'''

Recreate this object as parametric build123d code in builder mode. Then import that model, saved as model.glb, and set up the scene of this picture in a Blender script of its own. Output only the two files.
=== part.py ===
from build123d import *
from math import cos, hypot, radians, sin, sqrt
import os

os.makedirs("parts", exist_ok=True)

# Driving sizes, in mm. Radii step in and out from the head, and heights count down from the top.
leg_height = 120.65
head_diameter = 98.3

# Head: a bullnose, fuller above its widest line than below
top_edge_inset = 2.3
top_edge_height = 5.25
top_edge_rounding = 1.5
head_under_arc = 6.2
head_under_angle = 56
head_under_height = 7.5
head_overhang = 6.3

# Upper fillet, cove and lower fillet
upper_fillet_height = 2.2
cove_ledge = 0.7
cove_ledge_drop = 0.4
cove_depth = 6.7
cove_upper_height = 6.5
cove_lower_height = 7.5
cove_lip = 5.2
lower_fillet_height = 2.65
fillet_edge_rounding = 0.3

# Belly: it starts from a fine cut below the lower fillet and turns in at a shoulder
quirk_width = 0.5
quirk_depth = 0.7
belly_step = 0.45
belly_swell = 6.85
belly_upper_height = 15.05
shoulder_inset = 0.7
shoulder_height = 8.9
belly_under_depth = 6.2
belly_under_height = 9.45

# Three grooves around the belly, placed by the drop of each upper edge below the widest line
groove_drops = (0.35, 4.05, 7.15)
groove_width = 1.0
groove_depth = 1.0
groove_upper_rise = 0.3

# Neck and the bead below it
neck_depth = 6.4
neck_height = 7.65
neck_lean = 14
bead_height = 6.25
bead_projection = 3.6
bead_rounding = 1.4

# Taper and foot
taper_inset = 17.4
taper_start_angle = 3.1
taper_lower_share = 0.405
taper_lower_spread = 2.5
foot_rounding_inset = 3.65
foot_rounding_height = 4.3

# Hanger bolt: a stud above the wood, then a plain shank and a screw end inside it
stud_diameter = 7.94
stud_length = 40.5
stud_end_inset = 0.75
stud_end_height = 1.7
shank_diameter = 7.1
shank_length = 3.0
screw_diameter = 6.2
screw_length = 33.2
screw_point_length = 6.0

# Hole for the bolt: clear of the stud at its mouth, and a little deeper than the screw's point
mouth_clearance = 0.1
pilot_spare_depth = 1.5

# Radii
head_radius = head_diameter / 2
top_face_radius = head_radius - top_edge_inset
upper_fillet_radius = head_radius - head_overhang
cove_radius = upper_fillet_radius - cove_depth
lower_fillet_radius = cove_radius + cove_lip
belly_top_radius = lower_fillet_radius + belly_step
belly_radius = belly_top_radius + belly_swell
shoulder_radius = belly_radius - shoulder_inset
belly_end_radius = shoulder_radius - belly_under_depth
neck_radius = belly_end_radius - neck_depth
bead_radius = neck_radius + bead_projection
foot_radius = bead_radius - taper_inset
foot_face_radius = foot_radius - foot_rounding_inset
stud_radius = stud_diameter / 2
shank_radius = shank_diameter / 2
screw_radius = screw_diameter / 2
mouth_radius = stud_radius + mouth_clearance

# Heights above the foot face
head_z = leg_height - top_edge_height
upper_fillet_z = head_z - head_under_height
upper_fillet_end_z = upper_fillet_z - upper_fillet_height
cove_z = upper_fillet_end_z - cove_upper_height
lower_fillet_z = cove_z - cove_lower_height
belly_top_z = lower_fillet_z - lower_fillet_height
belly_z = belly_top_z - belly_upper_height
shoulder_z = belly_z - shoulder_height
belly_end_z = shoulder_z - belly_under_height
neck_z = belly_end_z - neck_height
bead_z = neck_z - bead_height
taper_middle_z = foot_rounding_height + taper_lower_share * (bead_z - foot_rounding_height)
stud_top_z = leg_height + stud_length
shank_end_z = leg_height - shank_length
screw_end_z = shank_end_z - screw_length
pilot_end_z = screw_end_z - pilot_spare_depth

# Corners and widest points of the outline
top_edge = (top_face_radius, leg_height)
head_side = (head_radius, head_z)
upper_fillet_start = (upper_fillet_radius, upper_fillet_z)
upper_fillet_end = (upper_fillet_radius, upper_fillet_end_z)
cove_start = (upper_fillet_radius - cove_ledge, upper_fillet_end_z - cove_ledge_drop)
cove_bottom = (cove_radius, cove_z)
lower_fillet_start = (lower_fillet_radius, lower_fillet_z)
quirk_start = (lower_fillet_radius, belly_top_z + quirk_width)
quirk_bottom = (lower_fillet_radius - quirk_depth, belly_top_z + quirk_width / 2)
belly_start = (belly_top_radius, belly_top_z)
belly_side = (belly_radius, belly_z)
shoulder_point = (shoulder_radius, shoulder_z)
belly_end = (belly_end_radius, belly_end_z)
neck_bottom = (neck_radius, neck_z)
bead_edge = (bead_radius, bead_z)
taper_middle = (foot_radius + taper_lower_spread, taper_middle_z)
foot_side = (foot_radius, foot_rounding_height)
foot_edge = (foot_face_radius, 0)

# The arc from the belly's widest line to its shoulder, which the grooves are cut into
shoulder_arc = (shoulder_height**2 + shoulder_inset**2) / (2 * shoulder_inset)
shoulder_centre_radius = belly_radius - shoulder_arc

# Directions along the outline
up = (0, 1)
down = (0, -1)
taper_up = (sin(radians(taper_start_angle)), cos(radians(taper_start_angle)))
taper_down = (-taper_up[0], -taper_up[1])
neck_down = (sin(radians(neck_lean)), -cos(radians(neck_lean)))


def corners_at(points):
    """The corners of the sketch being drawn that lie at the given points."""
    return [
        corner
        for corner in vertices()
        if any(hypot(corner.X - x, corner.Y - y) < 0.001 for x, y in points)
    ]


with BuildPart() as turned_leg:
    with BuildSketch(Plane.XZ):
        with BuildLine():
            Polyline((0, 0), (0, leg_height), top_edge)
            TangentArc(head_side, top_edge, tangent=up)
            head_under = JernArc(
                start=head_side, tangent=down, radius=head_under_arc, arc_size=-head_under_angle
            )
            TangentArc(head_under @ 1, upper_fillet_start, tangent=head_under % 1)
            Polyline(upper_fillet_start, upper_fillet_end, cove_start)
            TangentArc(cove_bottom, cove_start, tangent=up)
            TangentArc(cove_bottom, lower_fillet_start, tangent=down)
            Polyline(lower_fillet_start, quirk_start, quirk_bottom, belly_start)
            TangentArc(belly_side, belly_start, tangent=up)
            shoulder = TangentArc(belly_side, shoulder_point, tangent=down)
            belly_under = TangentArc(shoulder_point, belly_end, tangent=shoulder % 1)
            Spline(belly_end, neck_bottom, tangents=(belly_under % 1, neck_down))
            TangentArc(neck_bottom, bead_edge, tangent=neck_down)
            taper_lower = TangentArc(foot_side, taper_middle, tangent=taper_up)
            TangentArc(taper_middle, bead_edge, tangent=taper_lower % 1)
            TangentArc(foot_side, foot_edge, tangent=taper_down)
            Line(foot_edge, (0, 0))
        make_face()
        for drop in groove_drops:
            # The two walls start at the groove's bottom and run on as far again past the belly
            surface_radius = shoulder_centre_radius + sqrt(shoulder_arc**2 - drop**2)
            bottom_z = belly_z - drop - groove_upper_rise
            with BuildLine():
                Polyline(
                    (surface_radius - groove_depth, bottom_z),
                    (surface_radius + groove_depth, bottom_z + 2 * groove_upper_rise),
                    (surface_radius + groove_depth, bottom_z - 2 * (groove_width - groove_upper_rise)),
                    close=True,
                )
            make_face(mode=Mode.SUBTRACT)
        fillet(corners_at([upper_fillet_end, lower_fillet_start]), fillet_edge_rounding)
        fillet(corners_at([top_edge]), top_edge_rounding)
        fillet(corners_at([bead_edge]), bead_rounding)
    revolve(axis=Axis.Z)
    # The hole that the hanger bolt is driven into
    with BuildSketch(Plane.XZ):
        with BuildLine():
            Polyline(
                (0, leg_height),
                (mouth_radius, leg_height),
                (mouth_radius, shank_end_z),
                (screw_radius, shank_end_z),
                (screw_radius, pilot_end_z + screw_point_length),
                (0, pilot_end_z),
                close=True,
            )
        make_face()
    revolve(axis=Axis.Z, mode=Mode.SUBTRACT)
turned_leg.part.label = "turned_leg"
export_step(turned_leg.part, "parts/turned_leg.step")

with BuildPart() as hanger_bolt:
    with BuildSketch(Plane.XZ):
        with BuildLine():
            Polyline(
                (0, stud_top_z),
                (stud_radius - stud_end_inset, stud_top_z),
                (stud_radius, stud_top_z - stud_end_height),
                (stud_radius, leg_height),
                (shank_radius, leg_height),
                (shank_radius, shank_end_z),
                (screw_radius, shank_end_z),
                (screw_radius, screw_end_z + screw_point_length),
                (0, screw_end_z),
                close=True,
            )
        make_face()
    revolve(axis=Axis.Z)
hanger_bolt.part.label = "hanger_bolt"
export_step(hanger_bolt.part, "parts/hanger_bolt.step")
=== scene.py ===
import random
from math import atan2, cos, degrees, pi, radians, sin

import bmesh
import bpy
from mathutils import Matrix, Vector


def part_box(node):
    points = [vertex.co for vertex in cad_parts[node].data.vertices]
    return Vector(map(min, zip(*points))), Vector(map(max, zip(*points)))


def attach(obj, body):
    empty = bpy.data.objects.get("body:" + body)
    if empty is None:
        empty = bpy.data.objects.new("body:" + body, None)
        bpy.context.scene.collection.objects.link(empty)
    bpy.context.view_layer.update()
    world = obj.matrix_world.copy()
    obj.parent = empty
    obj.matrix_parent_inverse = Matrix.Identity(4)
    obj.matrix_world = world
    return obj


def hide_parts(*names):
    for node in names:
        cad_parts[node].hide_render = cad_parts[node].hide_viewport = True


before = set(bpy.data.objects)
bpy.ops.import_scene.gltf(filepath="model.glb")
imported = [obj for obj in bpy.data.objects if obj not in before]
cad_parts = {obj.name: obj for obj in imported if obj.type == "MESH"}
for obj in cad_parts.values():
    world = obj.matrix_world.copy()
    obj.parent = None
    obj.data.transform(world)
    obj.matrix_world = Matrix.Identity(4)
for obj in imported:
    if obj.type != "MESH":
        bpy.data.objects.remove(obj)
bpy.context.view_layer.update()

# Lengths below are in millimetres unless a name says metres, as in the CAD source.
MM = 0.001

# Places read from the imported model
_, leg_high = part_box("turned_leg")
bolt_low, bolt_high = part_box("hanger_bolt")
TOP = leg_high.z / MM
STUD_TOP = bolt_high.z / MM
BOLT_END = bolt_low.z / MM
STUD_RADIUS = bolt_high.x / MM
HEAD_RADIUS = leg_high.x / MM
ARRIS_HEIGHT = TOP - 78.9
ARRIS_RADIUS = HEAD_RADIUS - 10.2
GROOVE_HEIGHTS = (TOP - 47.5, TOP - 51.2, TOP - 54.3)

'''

WHAT THE TASK ASKS: Find the lines above that contain the word "type" and collect them.

EXERCISE OUTPUT:
cad_parts = {obj.name: obj for obj in imported if obj.type == "MESH"}
    if obj.type != "MESH":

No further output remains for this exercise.